For beliefs that are dangerous then they should be aired and equally refuted and in doing so they will lose their support and die away. Why deny the right of society to argue against beliefs that are dangerous or wrong, if you do so by bullying or beating such beliefs into ideologic submission, you simply force the beliefs underground where they go unanswered and where they fester.
Mills argues for plurality of opinion, that when we debate we learn and we grow as individuals and as societies. When people have varying interests and tastes and beliefs the happiness of society not only increases but it also grows stronger. Diversity is the key to our robustness.
Those rare individuals who go against the grain (some even buy gold!) are the ones who also drag us out of our comfort zones and, through their diversification of beliefs, make societies more financially robust.
To quote Mill:
“He who lets the world choose his plan of life, lives a life of apelike imitation, he who choose a life plan for himself, uses all his faculties”
The election of Trump can be seen as a statement of the minorities who have been ignored and over looked. They live in the “flyover” states. On November 8th 2016 they stood up, on mass, and demanded to be heard. Their values are not solely based on GDP, competitiveness, free movement of goods, open borders, stock market returns and ‘Dow 20,000’.

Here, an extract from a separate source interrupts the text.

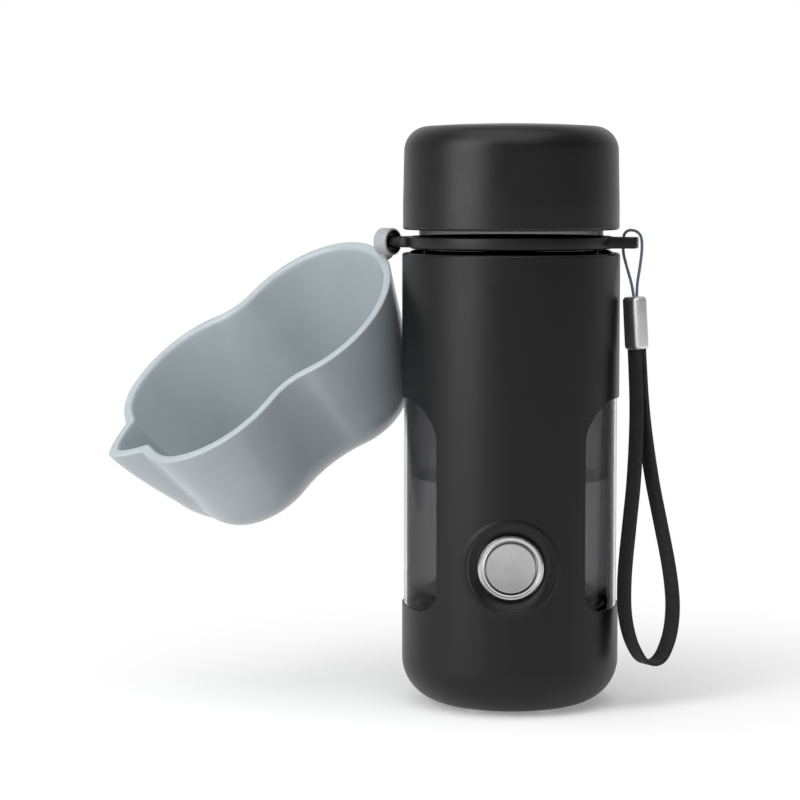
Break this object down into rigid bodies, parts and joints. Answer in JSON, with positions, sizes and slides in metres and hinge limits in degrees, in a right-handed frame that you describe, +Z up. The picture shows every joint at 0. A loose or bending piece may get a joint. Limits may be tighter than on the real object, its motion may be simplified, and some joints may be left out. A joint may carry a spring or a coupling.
{
  "type": "travel water bottle with drinking bowl",
  "caption": "Upright screw-cap water bottle in a windowed case, with a clip-on pouring bowl, a wrist lanyard and a push-button lamp in its base.",
  "frame": {"origin": "centre of the foot, on the surface that the bottle stands on", "axes": "+Z up the bottle's axis, -Y towards the push button, -X towards the bowl, +X towards the lanyard"},
  "size_m": [0.1985, 0.0852, 0.2],
  "materials": {
    "case_black": "satin soft-touch black",
    "smoky_clear": "smoky clear, polished",
    "vessel_clear": "smoky clear, polished",
    "frosted_clear": "frosted clear",
    "black_rubber": "matt",
    "white_rubber": "matt silicone",
    "screw_steel": "plated",
    "inner_plastic": "moulded",
    "inner_black": "moulded",
    "cell_steel": "plated can",
    "contact_metal": "plated spring sheet",
    "board_green": "solder-masked laminate",
    "ribbon_film": "polyimide film",
    "brushed_metal": "brushed, anodised",
    "bowl_grey": "satin blue-grey",
    "loop_grey": "satin grey",
    "cord_grey": "braided, blue-grey",
    "crimp_metal": "satin metal",
    "strap_black": "woven webbing"
  },
  "bodies": {
    "root": {"case": "case_black", "window_pane_left": "smoky_clear", "window_pane_right": "smoky_clear", "vessel": "vessel_clear", "vessel_seal": "black_rubber", "light_lens": "frosted_clear", "base_cover": "case_black", "foot_pad": "black_rubber", "cover_screws": "screw_steel", "chassis": "inner_plastic", "battery_holder": "inner_black", "battery_cells": "cell_steel", "battery_contacts": "contact_metal", "led_board": "board_green", "led_lamp": "frosted_clear", "switch_board": "board_green", "tact_switch": "inner_black", "switch_ribbon": "ribbon_film", "button_housing": "brushed_metal", "button_nut": "screw_steel", "button_seal": "black_rubber", "button_spring": "screw_steel"},
    "button": {"button_cap": "brushed_metal", "button_clip": "screw_steel"},
    "gasket": {"cap_gasket": "white_rubber"},
    "cap": {"cap_shell": "case_black", "cap_liner": "inner_black"},
    "ring": {"neck_ring": "case_black"},
    "bowl": {"bowl": "bowl_grey", "bowl_loop": "loop_grey"},
    "lanyard": {"lanyard_cord": "cord_grey", "lanyard_crimp": "crimp_metal", "wrist_strap": "strap_black"}
  },
  "joints": [
    {"name": "button_press", "type": "slide", "parent": "root", "child": "button", "axis": [0, 1, 0], "range_m": [0, 0.0015], "stiffness_N_per_m": 400, "springref_m": -0.001, "deforming": ["button_spring"]},
    {"name": "cap_lift", "type": "slide", "parent": "root", "child": "gasket", "axis": [0, 0, 1], "range_m": [0, 0.01]},
    {"name": "cap_turn", "type": "hinge", "parent": "gasket", "child": "cap", "pos_m": [0, 0, 0.18], "axis": [0, 0, 1], "range_deg": [0, 900]},
    {"name": "ring_swivel", "type": "hinge", "parent": "root", "child": "ring", "pos_m": [0, 0, 0.15935], "axis": [0, 0, 1], "continuous": true},
    {"name": "bowl_swing", "type": "hinge", "parent": "ring", "child": "bowl", "pos_m": [-0.04277, 0.00677, 0.15935], "axis": [0.9877, -0.1564, 0], "range_deg": [0, 110]},
    {"name": "lanyard_swing", "type": "hinge", "parent": "ring", "child": "lanyard", "pos_m": [0.04148, -0.00657, 0.15935], "axis": [-0.1564, -0.9877, 0], "range_deg": [0, 90]}
  ],
  "couplings": [
    {"joint": "cap_lift", "follows": "cap_turn", "m_per_rad": 0.00063661}
  ]
}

Rather, they want economic security, fulfilling jobs, stable communities, the right to be wrong, the right to be heard, to be respected and the right to be engaged with as equals.
(Wikimedia)
So what next
The world has changed and democracy has been tested. Our media, who became captured in an echo chamber of neo-liberal rhetoric, are undergoing a painful period of self examination.
I hope, as a society, we will learn from this period and perhaps realign our values to promote the individual and not the corporate, the local community and not the global and most importantly we learn to listen and debate and respect each other, regardless of social status, wealth or belief.